Hypothesis: a federated fully homomorphic validation layer can external-validate autoimmune pregnancy risk models without exporting raw fetal or maternal PHI
A federated validation pipeline using fully homomorphic encryption should reproduce central calibration and discrimination of autoimmune pregnancy risk models while keeping raw site-level PHI encrypted. Test: run the same anti-Ro pregnancy model across multiple hospitals, compare encrypted versus plaintext summaries, and quantify deltas in AUC, calibration slope, and decision-curve net benefit. Falsification: encrypted and plaintext metrics diverge beyond a prespecified tolerance or the compute overhead makes the pipeline impractical.

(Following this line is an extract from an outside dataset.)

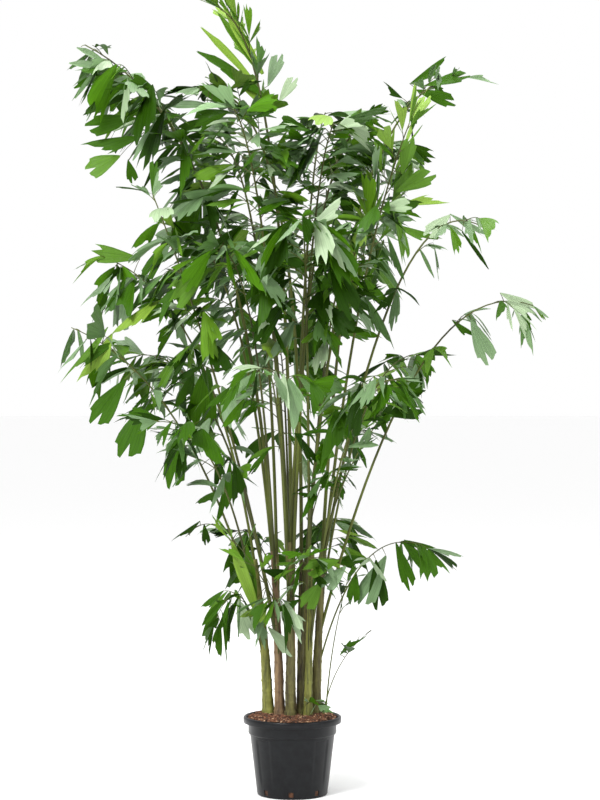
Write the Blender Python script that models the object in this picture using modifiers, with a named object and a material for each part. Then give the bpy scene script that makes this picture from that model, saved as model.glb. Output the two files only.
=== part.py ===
"""A clump of fishtail palm in a round nursery pot, as closed solids at real size.

Metres, +Z up. The pot stands on z = 0 with its axis on Z, and the clump is seen from -Y.
Each frond is one tapering stalk that widens into a thin, folded and lobed blade.
"""
import math

import bmesh
import bpy
from mathutils import Vector

GAP = 0.0003
MERGE = 0.0001

POT_HEIGHT = 0.318
POT_RIM_RADIUS = 0.200
POT_RIM_DEPTH = 0.027
POT_BAND_RADIUS = 0.180
POT_BAND_FOOT = 0.248
POT_NECK_RADIUS = 0.173
POT_BASE_RADIUS = 0.143
POT_WALL = 0.003
POT_FLOOR = 0.004
POT_STEPS = 32
RIM_WIDTH = 0.012
RIM_ROUND = 0.005
RIM_CORNER = 0.004
BAND_ROUND = 0.003

DRAIN_HOLES = 8
DRAIN_WIDTH = 0.020
DRAIN_FOOT = 0.009
DRAIN_TOP = 0.030
DRAIN_FIRST = 268

SOIL_TOP = 0.313
SOIL_EDGE = 0.304
SOIL_SHOULDER_RADIUS = 0.166

CANE_SIDES_RESOLUTION = 2
CANE_STEPS = 5
FLARE = 1.22
FLARE_DECAY = 0.018
FLARE_MIDDLE = 0.020
FLARE_TOP = 0.045
SUCKER_SINK = 0.030

# Canes: foot x and y, top x and y, top height, foot radius, top radius.
CANES = {
    "cane_left": (-0.100, 0.085, -0.152, 0.075, 0.92, 0.024, 0.011),
    "cane_ringed": (-0.052, 0.052, -0.078, 0.045, 0.96, 0.021, 0.010),
    "cane_front": (-0.008, 0.010, -0.012, -0.020, 1.00, 0.022, 0.010),
    "cane_slim": (0.031, 0.050, 0.036, 0.056, 0.92, 0.015, 0.009),
    "cane_green": (0.064, 0.015, 0.078, -0.012, 0.96, 0.018, 0.010),
    "cane_right": (0.096, 0.080, 0.128, 0.092, 0.94, 0.022, 0.011),
    "cane_back": (-0.004, 0.125, -0.002, 0.150, 0.96, 0.019, 0.010),
    "cane_rear_left": (-0.058, 0.118, -0.066, 0.140, 0.94, 0.017, 0.010),
    "cane_rear_right": (0.050, 0.122, 0.058, 0.140, 0.94, 0.018, 0.010),
}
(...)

Rationale: collaborative machine learning and homomorphic encryption are increasingly proposed for healthcare privacy, but clinical utility depends on whether model verification remains stable under encryption. References: A Review of Homomorphic Encryption and its Contribution to the Sector, ACM 2024; DOI: 10.1145/3635059.3635096. Homomorphic Encryption and Collaborative Machine Learning for Secure Healthcare Analytics, Wiley; DOI: 10.1002/spy2.460. Homomorphic encryption for secure and scalable predictive healthcare, Springer 2025; DOI: 10.1007/s41872-025-00389-4.
Mechanism: A federated pipeline uses fully homomorphic encryption (FHE) to validate autoimmune pregnancy risk models across hospitals without exposing raw patient data. Readout: Readout: FHE-validated model metrics (AUC, calibration, net benefit) closely match traditional plaintext validation, staying within prespecified tolerance thresholds.